### INFORMATION SUPPLIED
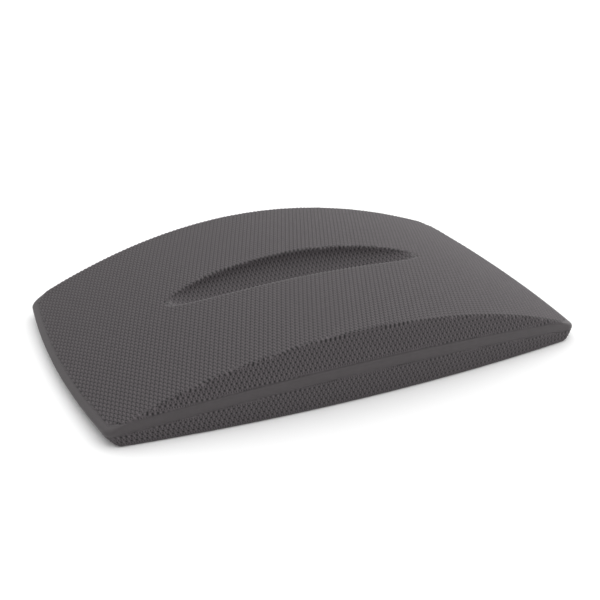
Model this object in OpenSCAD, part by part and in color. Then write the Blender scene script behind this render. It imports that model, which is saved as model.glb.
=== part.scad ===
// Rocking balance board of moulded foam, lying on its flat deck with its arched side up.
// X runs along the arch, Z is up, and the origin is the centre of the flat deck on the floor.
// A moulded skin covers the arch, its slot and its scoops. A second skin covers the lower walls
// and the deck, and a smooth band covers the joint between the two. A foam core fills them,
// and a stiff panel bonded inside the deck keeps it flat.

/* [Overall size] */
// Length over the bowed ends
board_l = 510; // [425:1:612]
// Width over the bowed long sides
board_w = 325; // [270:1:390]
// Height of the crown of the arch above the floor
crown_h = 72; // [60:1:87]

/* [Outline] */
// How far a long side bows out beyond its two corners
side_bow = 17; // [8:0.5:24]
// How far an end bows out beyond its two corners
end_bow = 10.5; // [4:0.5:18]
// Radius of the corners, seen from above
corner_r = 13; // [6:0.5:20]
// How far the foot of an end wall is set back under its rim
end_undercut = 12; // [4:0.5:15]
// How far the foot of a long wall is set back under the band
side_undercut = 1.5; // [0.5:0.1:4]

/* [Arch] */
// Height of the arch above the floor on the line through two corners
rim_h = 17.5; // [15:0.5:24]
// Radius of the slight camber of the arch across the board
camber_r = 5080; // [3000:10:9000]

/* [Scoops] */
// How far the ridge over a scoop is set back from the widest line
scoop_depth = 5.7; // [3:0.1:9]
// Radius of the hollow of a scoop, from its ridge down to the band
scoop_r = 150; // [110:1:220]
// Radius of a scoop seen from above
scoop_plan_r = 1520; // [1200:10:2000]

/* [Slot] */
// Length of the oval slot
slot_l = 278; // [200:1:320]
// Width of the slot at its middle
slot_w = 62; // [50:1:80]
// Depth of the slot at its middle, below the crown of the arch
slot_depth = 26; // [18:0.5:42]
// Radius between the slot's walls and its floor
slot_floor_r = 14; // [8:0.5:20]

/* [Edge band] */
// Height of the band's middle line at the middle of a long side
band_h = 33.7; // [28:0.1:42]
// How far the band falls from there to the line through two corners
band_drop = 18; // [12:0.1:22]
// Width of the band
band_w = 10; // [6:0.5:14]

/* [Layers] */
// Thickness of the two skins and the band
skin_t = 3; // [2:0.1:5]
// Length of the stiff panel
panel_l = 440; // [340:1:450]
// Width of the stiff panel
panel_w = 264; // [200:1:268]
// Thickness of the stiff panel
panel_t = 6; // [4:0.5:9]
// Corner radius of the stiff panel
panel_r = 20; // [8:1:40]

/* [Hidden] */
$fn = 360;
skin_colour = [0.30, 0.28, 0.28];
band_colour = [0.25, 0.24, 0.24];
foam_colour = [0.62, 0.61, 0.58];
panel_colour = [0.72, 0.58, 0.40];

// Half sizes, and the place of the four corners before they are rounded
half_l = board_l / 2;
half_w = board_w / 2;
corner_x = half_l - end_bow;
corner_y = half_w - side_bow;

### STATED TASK
Using the material above, quote the first line and each line after it, stopping at and including the line that holds "crown_h = 72; // [60:1:87]".

### REPLY
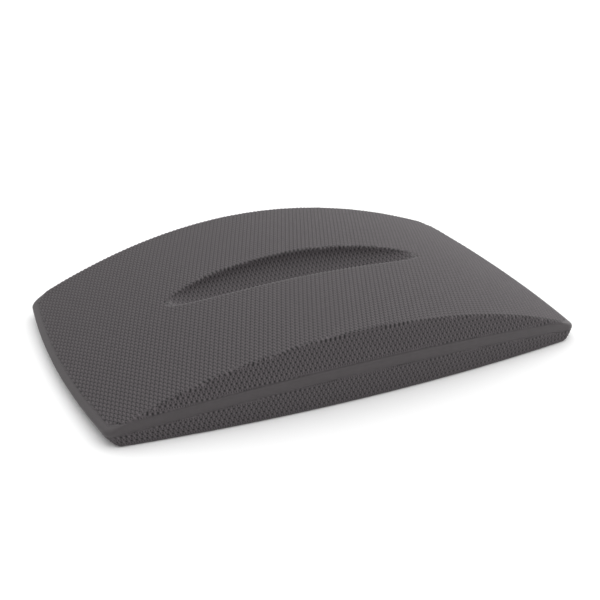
Model this object in OpenSCAD, part by part and in color. Then write the Blender scene script behind this render. It imports that model, which is saved as model.glb.
=== part.scad ===
// Rocking balance board of moulded foam, lying on its flat deck with its arched side up.
// X runs along the arch, Z is up, and the origin is the centre of the flat deck on the floor.
// A moulded skin covers the arch, its slot and its scoops. A second skin covers the lower walls
// and the deck, and a smooth band covers the joint between the two. A foam core fills them,
// and a stiff panel bonded inside the deck keeps it flat.

/* [Overall size] */
// Length over the bowed ends
board_l = 510; // [425:1:612]
// Width over the bowed long sides
board_w = 325; // [270:1:390]
// Height of the crown of the arch above the floor
crown_h = 72; // [60:1:87]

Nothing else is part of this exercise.